I don't disagree with your unionfs_writepages patch, Pekka, but I think
it should be viewed as an optimization (don't waste time trying to write
a group of pages when we know that nothing will be done) rather than as
essential.
Prior to unionfs's own use of AOP_WRITEPAGE_ACTIVATE, there have only
been ramdisk and shmem generating it. ramdisk is careful only to
return it in the wbc->for_reclaim case: I think (as in the patch
I sent out before) shmem now ought to do so too for safety.
Back in 2.4 days it was reasonable to assume that ->writepage would
only get called from certain places, but things move faster nowadays,
and the unionfs example shows others are liable to start ab/using it.

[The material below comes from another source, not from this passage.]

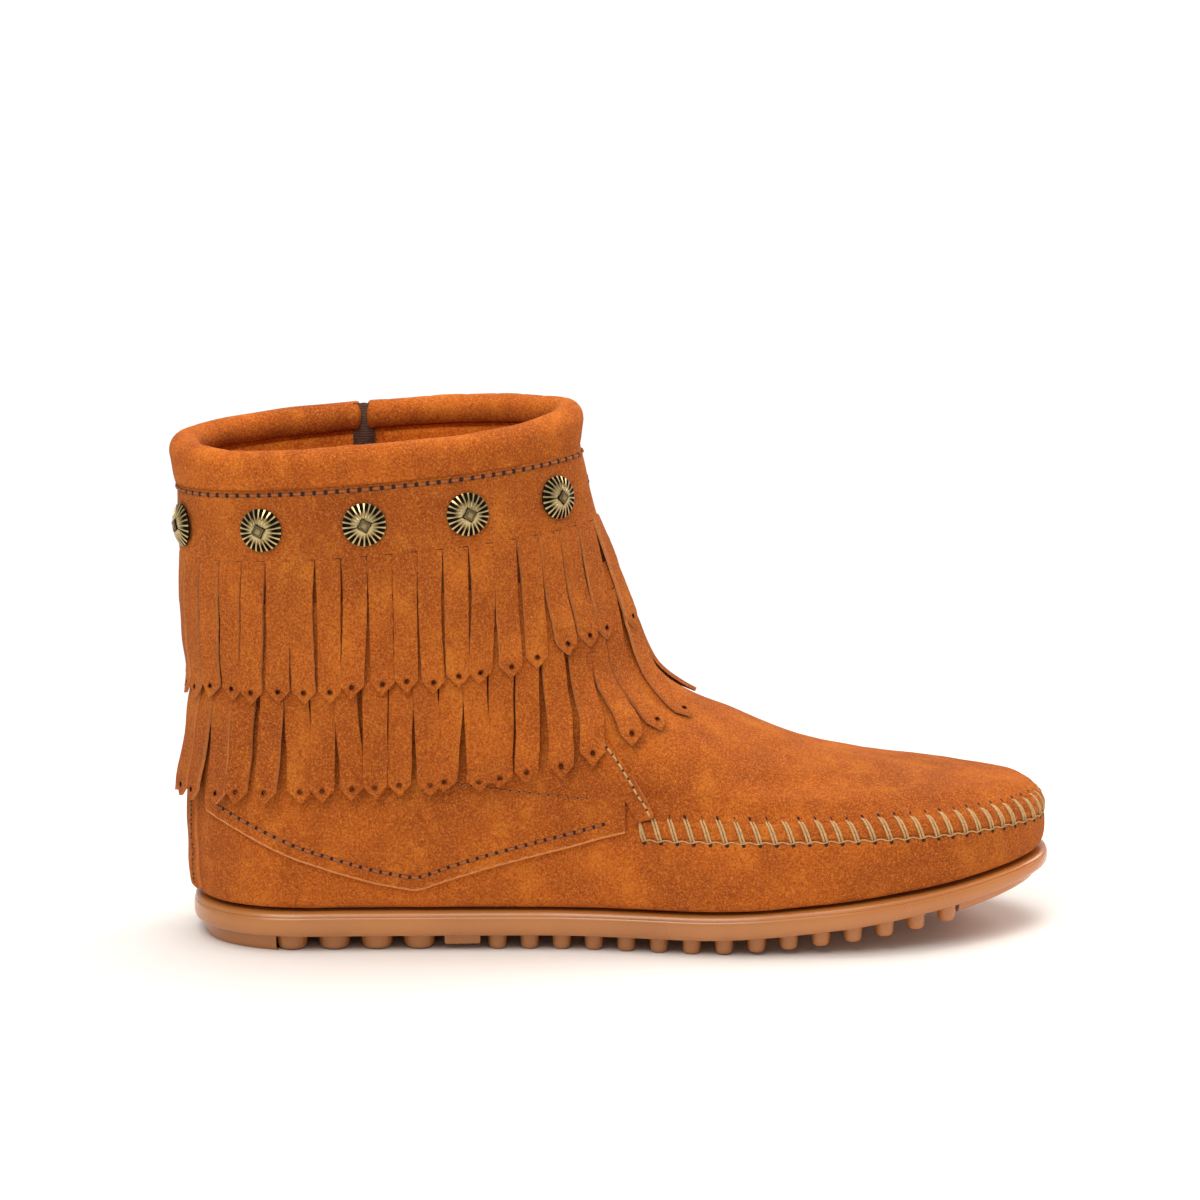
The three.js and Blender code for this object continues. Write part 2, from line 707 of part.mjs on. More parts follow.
// One tier: a band round the shaft with strips cut into its lower part, parted at the zip.
function fringe({ topDrop, slitDrop, length, frontShortening, rowShares, offsetAt }) {
  const ring = girth((around) => levelBelowRim(around, slitDrop));
  const zipPlace = placeOnSide(zipX, rimHeight(0.75) - slitDrop, 1);
  const zipDistance = ringDistance(ring, zipPlace.around);
  const room = ring.total - fringeParting;
  const count = Math.floor(room / stripPitch);
  const pitch = room / count;
  const points = [];
  const triangles = [];
  const bandRows = 2;
  const addPoint = (outer, inner) => points.push({ outer, inner }) - 1;
  const addOnFace = (level, around, offset) => addPoint(
    skinPoint(level, around, offset + fringeThickness), skinPoint(level, around, offset));
  const bandColumn = (around) => Array.from({ length: bandRows }, (unused, row) => {
    const drop = mix(slitDrop, topDrop, row / (bandRows - 1));
    return addOnFace(levelBelowRim(around, drop), around, offsetAt(drop));
  });
  let lastColumn = null;
  for (let strip = 0; strip < count; strip += 1) {
    const middle = zipDistance + fringeParting / 2 + (strip + 0.5) * pitch;
    const arounds = [-0.5, 0.5].map((share) => ring.aroundAt((middle + share * stripWidth) % ring.total));
    const columns = arounds.map(bandColumn);
    const pairs = lastColumn ? [[lastColumn, columns[0]], columns] : [columns];
    for (const [left, right] of pairs) {
      for (let row = 0; row < bandRows - 1; row += 1) {
        triangles.push([left[row], right[row], right[row + 1]], [left[row], right[row + 1], left[row + 1]]);
      }
    }
    lastColumn = columns[1];
    hangStrip(ring.aroundAt(middle % ring.total), columns[0][0], columns[1][0]);
  }

  function hangStrip(around, left, right) {
    const frontness = Math.max(0, -Math.cos(2 * Math.PI * around));
    const reach = length - frontShortening * frontness ** 2;
    const body = reach - stripTipLength;
    const distances = rowShares.map((share) => body * share);
    distances.push(reach);
    const path = fallPath(levelBelowRim(around, slitDrop), around, distances);
    let edge = [left, right];
    for (let row = 1; row < path.length; row += 1) {
      const place = path[row];
      const { normal, rise } = faceFrame(place.level, place.around);
      const sideways = new THREE.Vector3().crossVectors(rise, normal).normalize();
      const offset = offsetAt(slitDrop + distances[row - 1]);
      const centre = skinPoint(place.level, place.around, offset);
      if (row === path.length - 1) {
        const tip = addPoint(centre.clone().addScaledVector(normal, fringeThickness), centre);
        triangles.push([tip, edge[1], edge[0]]);
      } else {
        const next = [-0.5, 0.5].map((share) => {
          const inner = centre.clone().addScaledVector(sideways, share * stripWidth);
          return addPoint(inner.clone().addScaledVector(normal, fringeThickness), inner);
        });
        triangles.push([next[0], next[1], edge[1]], [next[0], edge[1], edge[0]]);
        edge = next;
      }
    }
  }
  return sheetSolid(points, triangles);
}

function ringDistance(ring, around) {
  let low = 0;
  let high = ring.total;
  for (let step = 0; step < 30; step += 1) {
    const middle = (low + high) / 2;
    if (ring.aroundAt(middle) < around) low = middle;
    else high = middle;
  }
  return (low + high) / 2;
}

const quarterCover = layerGap + overlayThickness + clearance;
const quarterDrop = 80;
const tierGap = 0.5;

// Offsets of the tiers from the face: the lower tier clears the quarter, the upper one the lower.
function lowerOffset(drop) {
  const onShaft = limit((drop - lowerBandDrop) / (quarterDrop - lowerBandDrop), 0, 1);
  const below = limit((drop - quarterDrop) / (lowerBandDrop + lowerStripLength - quarterDrop), 0, 1);
  return layerGap + onShaft * (quarterCover - layerGap) + below * fringeFlare;
}

function upperOffset(drop) {
  const onBand = limit((drop - upperSlitDrop) / (lowerBandDrop - upperSlitDrop), 0, 1);
  return lowerOffset(drop) + onBand * (fringeThickness + tierGap);
}

const fringeUpper = () => fringe({
  topDrop: bandTopDrop,
  slitDrop: upperSlitDrop,
  length: upperStripLength,
  frontShortening: upperFrontShortening,
  rowShares: [0.4, 1],
  offsetAt: upperOffset,
});

const fringeLower = () => fringe({
  topDrop: lowerBandDrop,
  slitDrop: lowerBandDrop + lowerBandHeight,
  length: lowerStripLength,
  frontShortening: lowerFrontShortening,
  rowShares: [0.34, 0.67, 1],
  offsetAt: lowerOffset,
});

// Collar: a padded roll over the rim, parted at the zip

const rollSteps = 38;
const rollSides = 8;
const rollParting = 1.6;

function collarRoll() {
  const ring = girth(() => rimLevel);
  const zipPlace = placeOnSide(zipX, rimHeight(0.75), 1);
  const zipDistance = ringDistance(ring, zipPlace.around);
  const sectionShape = Array.from({ length: rollSides }, (unused, side) => {
    const angle = (Math.PI * 2 * (side + 0.5)) / rollSides - Math.PI / 2;
    return { out: Math.cos(angle) * rollRadius, up: Math.max(Math.sin(angle) * rollRadius, -rollFlat) };
  });
  const rings = Array.from({ length: rollSteps + 1 }, (unused, step) => {
    const distance = zipDistance + mix(rollParting / 2, ring.total - rollParting / 2, step / rollSteps);
    const around = ring.aroundAt(distance % ring.total);
    const { normal } = faceFrame(rimLevel, around);
    const outwards = new THREE.Vector3(normal.x, normal.y, 0).normalize();
    const middle = skinPoint(rimLevel, around, -wallThickness / 2);
    middle.z += rollFlat + clearance;
    return sectionShape.map((corner) => middle.clone()
      .addScaledVector(outwards, corner.out).add(new THREE.Vector3(0, 0, corner.up)));
  });
  const faces = gridTriangles(rollSides, rings.length, true).map(([a, b, c]) => [a, c, b]).flat();
  const end = (rings.length - 1) * rollSides;
  for (let side = 1; side < rollSides - 1; side += 1) {
    faces.push(0, side, side + 1, end, end + side + 1, end + side);
  }
  return bufferFrom(rings.flat().flatMap((point) => [point.x, point.y, point.z]), faces);
}

// Conchos: domed discs spaced round the upper band, none at the zip

const conchoSides = 10;
const conchoProfile = [
  { radius: 1, height: 0 },
  { radius: 0.95, height: 0.34 },
  { radius: 0.4, height: 0.9 },
];

function concho() {
  const outline = [
    new THREE.Vector2(0, 0),
    ...conchoProfile.map((row) => new THREE.Vector2(row.radius * conchoDiameter / 2, row.height * conchoHeight)),
    new THREE.Vector2(0, conchoHeight),
  ];
  return new THREE.LatheGeometry(outline, conchoSides).rotateX(Math.PI / 2);
}

function placeConchos(group) {
  const ring = girth((around) => levelBelowRim(around, conchoDrop));
  const zipPlace = placeOnSide(zipX, rimHeight(0.75) - conchoDrop, 1);
  const zipDistance = ringDistance(ring, zipPlace.around);
  for (let index = 0; index < conchoCount; index += 1) {
    const fromMiddle = index - (conchoCount - 1) / 2;
    const distance = zipDistance + ring.total / 2 + fromMiddle * conchoPitch + conchoShift;
    const around = ring.aroundAt(distance % ring.total);
    const level = levelBelowRim(around, conchoDrop);
    const { normal } = faceFrame(level, around);
    const mesh = new THREE.Mesh(concho(), brass);
    mesh.name = `concho_${String(index + 1).padStart(2, '0')}`;
    mesh.position.copy(skinPoint(level, around, layerGap + fringeThickness + clearance));
    mesh.quaternion.setFromUnitVectors(new THREE.Vector3(0, 0, 1), normal);
    group.add(mesh);
  }
}

// Zip: tape with its chain behind the slit, slider below the collar, pull tab on the slider

const tapeTop = () => rimHeight(0.75) - clearance * 4;

const zipRows = 9;

function zipStrip(width, inner, outer, low, high, rows) {
  const points = [];
  for (let row = 0; row <= rows; row += 1) {
    for (const share of [0.5, 0.167, -0.167, -0.5]) {
      const place = placeOnSide(zipX + share * width, mix(low, high, row / rows), 1);
      points.push({
        outer: skinPoint(place.level, place.around, outer),
        inner: skinPoint(place.level, place.around, inner),
      });
    }
  }
  return toManifold(sheetSolid(points, gridTriangles(4, rows + 1)));
}

function zipTape() {
  const face = -wallThickness - layerGap;
  const low = zipBottom - tapeWidth / 4;
  const tape = zipStrip(tapeWidth, face - tapeThickness, face, low, tapeTop(), zipRows);
  const chain = zipStrip(chainWidth, face - tapeThickness / 2, face + chainHeight, zipBottom + 2, tapeTop() - 1, zipRows);
  return fromManifold(tape.add(chain));
}

const sliderHeight = () => rimHeight(0.75) - sliderDrop;
const sliderFaceY = () => {
  const place = placeOnSide(zipX, sliderHeight(), 1);
  return skinPoint(place.level, place.around, clearance * 2).y;
};

// Arch over the pivot bar: its legs stand apart along Z, its bridge joins them.
const pivotY = () => sliderFaceY() + sliderThickness + pivotBarDiameter / 2 + pivotPlay;
const archReach = pivotBarDiameter + 2 * pivotPlay + archThickness;

function zipSlider() {
  const y = sliderFaceY();
  const z = sliderHeight();
  const legLength = (archLength - pivotBarDiameter - 4 * pivotPlay) / 2;
  const sink = sliderThickness / 2;
  const plate = toManifold(boxAt(sliderWidth, sliderThickness, sliderLength, zipX, y + sliderThickness / 2, z));
  const legY = y + sliderThickness + (archReach - sink) / 2;
  const legs = [-1, 1].map((end) => toManifold(boxAt(archWidth, archReach + sink, legLength,
    zipX, legY, z + end * (archLength - legLength) / 2)));
  const bridge = toManifold(boxAt(archWidth, archThickness, archLength,
    zipX, y + sliderThickness + archReach - archThickness / 2, z));
  return fromManifold(plate.add(legs[0]).add(legs[1]).add(bridge));
}

// Pull tab, modelled about its pivot bar and hanging down.
function zipPull() {
  const armWidth = (pullWidth - pullHoleWidth) / 2;
  const holeLength = archLength / 2 + pivotPlay * 4;
  const bar = new THREE.CylinderGeometry(pivotBarDiameter / 2, pivotBarDiameter / 2, pullWidth, 8);
  let solid = toManifold(bar.rotateZ(Math.PI / 2));
  for (const side of [-1, 1]) {
    const x = (side * (pullHoleWidth + armWidth)) / 2;
    solid = solid.add(toManifold(boxAt(armWidth, pullThickness, holeLength * 2, x, 0, -holeLength)
      .translate(0, 0, pivotBarDiameter / 2)));
  }
  const blade = pullLength - holeLength;
  const shape = new THREE.Shape();
  shape.moveTo(-pullWidth / 2, 0);
  shape.lineTo(-pullWidth / 2, -blade + pullWidth / 2);
  shape.absarc(0, -blade + pullWidth / 2, pullWidth / 2, Math.PI, Math.PI * 2, false);
  shape.lineTo(pullWidth / 2, 0);
  const plate = new THREE.ExtrudeGeometry(shape, { depth: pullThickness, bevelEnabled: false, curveSegments: 5 });
  plate.rotateX(Math.PI / 2).translate(0, pullThickness / 2, -holeLength);
  return fromManifold(solid.add(toManifold(plate)));
}

// Assembly

const group = new THREE.Group();

function addPart(name, geometry, material) {
  const mesh = new THREE.Mesh(geometry, material);
  mesh.name = name;
  group.add(mesh);
  return mesh;
}

addPart('outsole', outsole(), gumRubber);
addPart('insole', insole(), soleBoard);
addPart('upper', upper(), suede);
addPart('quarter_lateral', quarter(-1), suede);
addPart('quarter_medial', quarter(1), suede);
addPart('front_strip_lateral', frontStrip(-1), suede);
addPart('front_strip_medial', frontStrip(1), suede);
addPart('heel_strip', heelStrip(), suede);
addPart('plug_seam', plugSeam(), suede);
addPart('fringe_lower', fringeLower(), suede);
addPart('fringe_upper', fringeUpper(), suede);
addPart('collar_roll', collarRoll(), suede);
placeConchos(group);
addPart('zip_tape', zipTape(), tapeCloth);
addPart('zip_slider', zipSlider(), brass);
const pull = addPart('zip_pull', zipPull(), brass);
pull.position.set(zipX, pivotY(), sliderHeight());

export default group;
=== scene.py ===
# A suede moccasin ankle boot with two fringe tiers, on a pale floor.
import math

import bpy
import numpy as np
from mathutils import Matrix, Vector


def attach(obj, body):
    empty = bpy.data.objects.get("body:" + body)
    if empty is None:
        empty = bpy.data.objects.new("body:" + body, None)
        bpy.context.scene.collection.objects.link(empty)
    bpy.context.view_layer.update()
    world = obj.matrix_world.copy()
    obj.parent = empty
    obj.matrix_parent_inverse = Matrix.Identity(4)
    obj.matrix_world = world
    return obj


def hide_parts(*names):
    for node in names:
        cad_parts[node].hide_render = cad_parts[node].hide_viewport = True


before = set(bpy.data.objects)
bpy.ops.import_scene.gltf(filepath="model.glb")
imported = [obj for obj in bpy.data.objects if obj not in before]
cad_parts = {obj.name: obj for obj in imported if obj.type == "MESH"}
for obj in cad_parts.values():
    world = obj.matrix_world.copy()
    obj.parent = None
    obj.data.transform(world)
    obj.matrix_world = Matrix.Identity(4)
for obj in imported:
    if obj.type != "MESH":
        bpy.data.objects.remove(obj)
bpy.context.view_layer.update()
mm = 0.001

# Camera

camera = {"azimuth": -3.2, "elevation": 11.3, "distance": 1.5, "frameWidth": 0.3505,
          "target": (0.1061, 0.0, 0.0972), "sensor": 36.0}


def placeCamera():
    turn = math.radians(camera["azimuth"])
    lift = math.radians(camera["elevation"])
    forward = Vector((-math.sin(turn) * math.cos(lift), math.cos(turn) * math.cos(lift), -math.sin(lift)))
    data = bpy.data.cameras.new("camera")
    data.sensor_width = camera["sensor"]
    data.lens = camera["sensor"] * camera["distance"] / camera["frameWidth"]
    data.clip_start = 0.01
    data.clip_end = 30
    eye = bpy.data.objects.new("camera", data)
    eye.location = Vector(camera["target"]) - forward * camera["distance"]
    eye.rotation_euler = forward.to_track_quat("-Z", "Y").to_euler()
    bpy.context.scene.collection.objects.link(eye)
    bpy.context.scene.camera = eye


placeCamera()

# Smooth tables


def slopes(keys, values):
    steps = np.diff(values, axis=-1) / np.diff(keys)
    before, after = steps[..., :-1], steps[..., 1:]
    total = np.where(before * after > 0, before + after, 1.0)
    inner = np.where(before * after > 0, 2 * before * after / total, 0.0)
    ends = np.zeros(values.shape[:-1] + (1,))
    return np.concatenate([ends, inner, ends], axis=-1)


def smooth(keys, values, at):
    # Values hold one row of numbers, or one row for each place.
    keys = np.asarray(keys, dtype=float)
    values = np.asarray(values, dtype=float)
    at = np.asarray(at, dtype=float)
    place = np.clip(at, keys[0], keys[-1])
    index = np.clip(np.searchsorted(keys, place, side="right") - 1, 0, len(keys) - 2)
    slope = slopes(keys, values)

    def pick(rows, where):
        if rows.ndim == 1:
            return rows[where]
        return np.take_along_axis(rows, where[..., None], axis=-1)[..., 0]

    span = keys[index + 1] - keys[index]
    share = (place - keys[index]) / span
    start = pick(values, index)
    rise = pick(values, index + 1) - start
    bend = (3 - 2 * share) * share * share
    startBend = share * (1 - share) ** 2
    endBend = share * share * (share - 1)
    return start + rise * bend + (pick(slope, index) * startBend + pick(slope, index + 1) * endBend) * span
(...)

I'll send Andrew that patch tomorrow (it's simple enough, but I'd
like at least to try to reproduce the page_mapped bug first).
>
> Pekka, with a small change to your patch (to handle time-based cache
> coherency), your patch worked well and passed all my tests. Thanks.
>
> So now I wonder if we still need the patch to prevent AOP_WRITEPAGE_ACTIVATE
> from being returned to userland. I guess we still need it, b/c even with
> your patch, generic_writepages() can return AOP_WRITEPAGE_ACTIVATE back to
> the VFS and we need to ensure that doesn't "leak" outside the kernel.
Can it now? Current git has a patch from Andrew which bears a striking
resemblance to that from Pekka, stopping the leak from write_cache_pages.